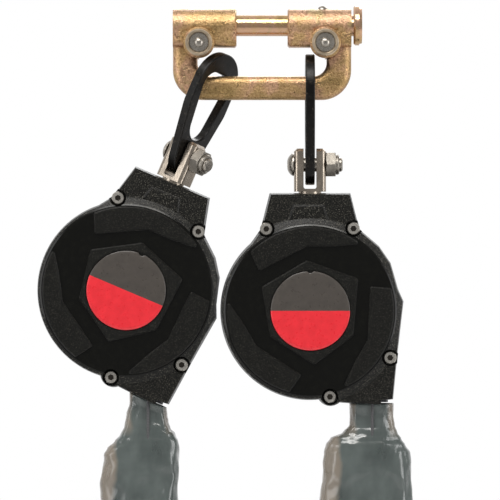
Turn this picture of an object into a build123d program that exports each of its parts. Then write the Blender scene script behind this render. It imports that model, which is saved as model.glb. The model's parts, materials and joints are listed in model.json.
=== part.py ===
"""Twin-leg self retracting lifeline: a forged harness connector with a sliding lock pin, and two
identical legs, each an anchor link, a swivel clevis, a retractor housing, a webbing line in an energy
absorber pack, and a double locking scaffold hook.

Millimetres, +Z up, front towards -Y. The origin is the middle of the lock pin, where the harness
straps hang the assembly. Each leg is drawn in its own frame, whose origin is its drum's axis and
whose Z runs up the leg, and is then placed on the connector's lower bar.
"""
import os
from math import cos, pi, radians, sin, sqrt, tan

from build123d import *

os.makedirs("parts", exist_ok=True)

# ---------------------------------------------------------------- fits and clearances
RUNNING = 0.1        # radial play of a shaft in its hole
SEAT = 0.02          # play of pieces that are screwed or pressed together
GAP = 0.3            # air between pieces that move past each other
LINK_GAP = 0.65      # air between a link's eye and the bar it hangs on

# ---------------------------------------------------------------- harness connector
PIN_R = 5.9
PIN_SPAN = 28.4                  # bare pin between the two bosses
BOSS_LENGTH = 35.3
BOSS_TOP_R = 9.3
BOSS_DROP = 12.2                 # flat underside of a boss below the pin
BOSS_DEPTH = 17.4
BOSS_CORNER_R = 3.0
BOSS_CHAMFER = 0.9
BOSS_END_WALL = 3.4              # metal left at the closed end of the left boss
FRAME_DROP = 41.4                # underside of the lower bar below the pin
BAR_HEIGHT = 13.2
BAR_DEPTH = 10.4
BAR_EDGE_R = 4.1
UPRIGHT_WIDTH = 13.7
FRAME_OUTER_R = 16.5
FRAME_INNER_R = 7.4
PIN_TRAVEL = 58.2
PIN_END_GAP = 1.6
HEAD_GAP = 1.3                   # air between the pin's head and the right boss
HEAD_R = 11.1
HEAD_LENGTH = 4.6
HEAD_GROOVE = 0.7
STOP_X = 33.7                    # stop screw that keeps the pin captive
STOP_HEAD_R = 3.0
STOP_HEAD_RISE = 1.7
STOP_SINK = 0.5                  # spot face under the screw's head
STOP_SHANK_R = 1.6
STOP_REACH = 1.5                 # how far the screw's tip stands in the pin's slot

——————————

_SHORT PROBLEM_:
Reproduce the listing above word for word.

_THE RESPONSE_:
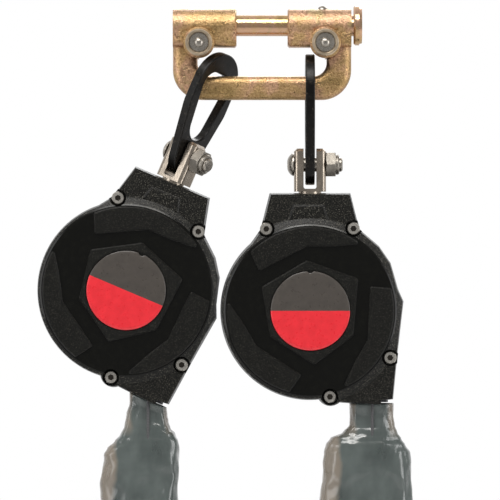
Turn this picture of an object into a build123d program that exports each of its parts. Then write the Blender scene script behind this render. It imports that model, which is saved as model.glb. The model's parts, materials and joints are listed in model.json.
=== part.py ===
"""Twin-leg self retracting lifeline: a forged harness connector with a sliding lock pin, and two
identical legs, each an anchor link, a swivel clevis, a retractor housing, a webbing line in an energy
absorber pack, and a double locking scaffold hook.

Millimetres, +Z up, front towards -Y. The origin is the middle of the lock pin, where the harness
straps hang the assembly. Each leg is drawn in its own frame, whose origin is its drum's axis and
whose Z runs up the leg, and is then placed on the connector's lower bar.
"""
import os
from math import cos, pi, radians, sin, sqrt, tan

from build123d import *

os.makedirs("parts", exist_ok=True)

# ---------------------------------------------------------------- fits and clearances
RUNNING = 0.1        # radial play of a shaft in its hole
SEAT = 0.02          # play of pieces that are screwed or pressed together
GAP = 0.3            # air between pieces that move past each other
LINK_GAP = 0.65      # air between a link's eye and the bar it hangs on

# ---------------------------------------------------------------- harness connector
PIN_R = 5.9
PIN_SPAN = 28.4                  # bare pin between the two bosses
BOSS_LENGTH = 35.3
BOSS_TOP_R = 9.3
BOSS_DROP = 12.2                 # flat underside of a boss below the pin
BOSS_DEPTH = 17.4
BOSS_CORNER_R = 3.0
BOSS_CHAMFER = 0.9
BOSS_END_WALL = 3.4              # metal left at the closed end of the left boss
FRAME_DROP = 41.4                # underside of the lower bar below the pin
BAR_HEIGHT = 13.2
BAR_DEPTH = 10.4
BAR_EDGE_R = 4.1
UPRIGHT_WIDTH = 13.7
FRAME_OUTER_R = 16.5
FRAME_INNER_R = 7.4
PIN_TRAVEL = 58.2
PIN_END_GAP = 1.6
HEAD_GAP = 1.3                   # air between the pin's head and the right boss
HEAD_R = 11.1
HEAD_LENGTH = 4.6
HEAD_GROOVE = 0.7
STOP_X = 33.7                    # stop screw that keeps the pin captive
STOP_HEAD_R = 3.0
STOP_HEAD_RISE = 1.7
STOP_SINK = 0.5                  # spot face under the screw's head
STOP_SHANK_R = 1.6
STOP_REACH = 1.5                 # how far the screw's tip stands in the pin's slot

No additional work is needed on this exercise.